Trio's uniform commitment Military: Three Montgomery County friends find their calling in different branches of the military

each aims to make a long career of it.

July 04, 1998|By Neal Thompson | Neal Thompson,SUN STAFF

It's not as if there were some grand scheme or blood oath. It just happened this way: Three buddies from rural Damascus High School set off for the nation's three military academies.

Shawn "Garrett" Linton, homecoming king, set out for the U.S. Naval Academy; James Bennett, who talked of reaching the Joint Chiefs of Staff, headed to West Point; class valedictorian Paul F. Geehreng, followed his love of flying to the Air Force Academy.

The trio -- three of the four legs of the Damascus relay team -- charged from their graduation in 1993 into a military ailing from the frustrations of downsizing.

Five years later, at a time when pilots, ship commanders and submariners are staying in the military only long enough to pay back the requirement for their expensive training and to land jobs in Silicon Valley or on Wall Street, the three Montgomery County friends say they will put in a full 20 years.

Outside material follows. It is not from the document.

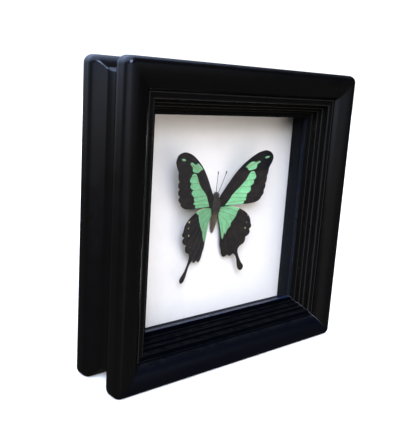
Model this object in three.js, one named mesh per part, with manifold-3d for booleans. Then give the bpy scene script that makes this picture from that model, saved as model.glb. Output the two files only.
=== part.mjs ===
// Framed butterfly specimen: a deep, square shadow-box frame with a stepped moulding on the
// front and a plain one on the back, a sheet of glass, a white backing board and one spread
// swallowtail butterfly fixed to it.
//
// Millimetres. X runs to the right, Y from the front to the back and Z up. The origin is at
// the middle of the frame's depth, under the middle of its bottom edge.

import * as THREE from 'three';
import { mergeVertices } from 'three/addons/utils/BufferGeometryUtils.js';
import Module from 'manifold-3d';

const wasm = await Module();
wasm.setup();

// ---------------------------------------------------------------- driving dimensions

const FRAME_WIDTH = 200; // outer width and height
const FRAME_DEPTH = 49.5; // front crest to back face
const HALF = FRAME_WIDTH / 2;
const JOINT_DEPTH = 24.5; // where the front moulding meets the rear one
const GAP = 0.3; // clearance between neighbouring pieces
const CORNER_RADIUS = 5; // the outer corners are sanded round
const CLEAR = 0.02; // keeps a cutting face off the face beside it
const MERGE_DISTANCE = 1e-4; // corners closer than this are one corner
const CURVE_STEPS = 6; // straight pieces in each curve of a section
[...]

In the face of widespread failure to retain its officers, the military apparently did something right with Linton, Bennett and Geehreng.

Says Linton: "I've got friends back home who already feel stuck in dead-end jobs that they're not happy in. I don't have that problem."

On the nation's birthday, it's appropriate to ask: Who are the 1.2 million women and men in Army, Navy and Air Force uniforms?

With the ranks shrunk to the lowest level in a generation, how can the Pentagon prevent more of them from leaving to take a bite of a booming economy? The Navy Times, for example, surveyed officers earlier this year and found that three of four were considering leaving the Navy, as were 95 percent of the Navy aviators.

All three branches are struggling to retain more officers, offering them bonuses and pay boosts, master's degrees and limits on unwanted travel.

"We ask these people to be gone from their families a lot," said Capt. Lane Willson, head of Officer Plans and Policy for the Navy. "They start comparing what they're doing for a living to the private sector and wondering if they can have a better lifestyle there."

The Damascus three say they are hooked on the perks of a military lifestyle: global travel and postgraduate education. And while they sometimes feel like another tree in a very big forest, they have made close friends and grown professionally by staying optimistic -- and footloose.

The trio has set foot in 30 countries.

As officers, they rank in the top 15 percent of their branches, bosses over lower-ranked enlisted personnel who may be twice their age. The pay is $37,000 to $47,000. But housing is free, they get extra money for food, 30 vacation days a year and free military flights around the world.

Military's drawbacks

The biggest problems arise from the fact that not since before World War II have so few people been in uniform, which means longer tours overseas and no banker's hours for anyone.

Jim Bennett has been engaged to be married twice, only to see 14- to 17-hour days unravel his nuptial plans. One fiancee couldn't stand how the Army could send him 10 times zones away at any moment and how he couldn't say no.

"The Army is the bane of my personal life," he said, driving through his hometown and past Damascus High -- coincidentally, on graduation day last month.

Still, looking back on his aimless high school days, Bennett realizes that the Army was the perfect job.

"I was a good problem-solver, could think quickly on my feet, liked to lead, and wasn't truly excellent at any one thing; rather I was pretty good at a lot of things," he said.

After West Point, Bennett went to Army flight school in Alabama. He shipped off to Colorado Springs in 1994 to begin three years of flying and supervising a platoon of Blackhawk helicopters, scary-looking 60-foot, dual-propeller workhorses. As platoon leader at age 24, he was in charge of $25 million worth of equipment and telling wizened vets what to do.

"If you're their boss, they'll do what you tell them to do," said Bennett, a stout man whose roundish face, topped by a short stubble of dark hair, breaks easily into a smile. "But until you earn their respect, that's all they'll do. No more."

A downside of military life is that the Pentagon decides your fate. Then again, you are never in one place long enough for it to wear on you. "So, if you hate what you're doing, stick it out and in a year you're somewhere else," Bennett said.

Somewhere else is half a world away, South Korea. Bennett hopes his forthcoming stint there will help keep the lure of civilian life at bay by leading him one step closer to his goal: becoming an astronaut, an opportunity a few Army aviators get each year.

'It's a great job'

But first he was best man at the wedding of his best friend, Paul Geehreng, who discovered how to make a relationship work: Marry another military person. His wife, Charlotte, is an Air Force nurse;, by policy, they will be assigned to the same base from now on.

Geehreng grew up across the street from Bennett, in a similar one-story brick rancher surrounded by farmland that's now suburbia.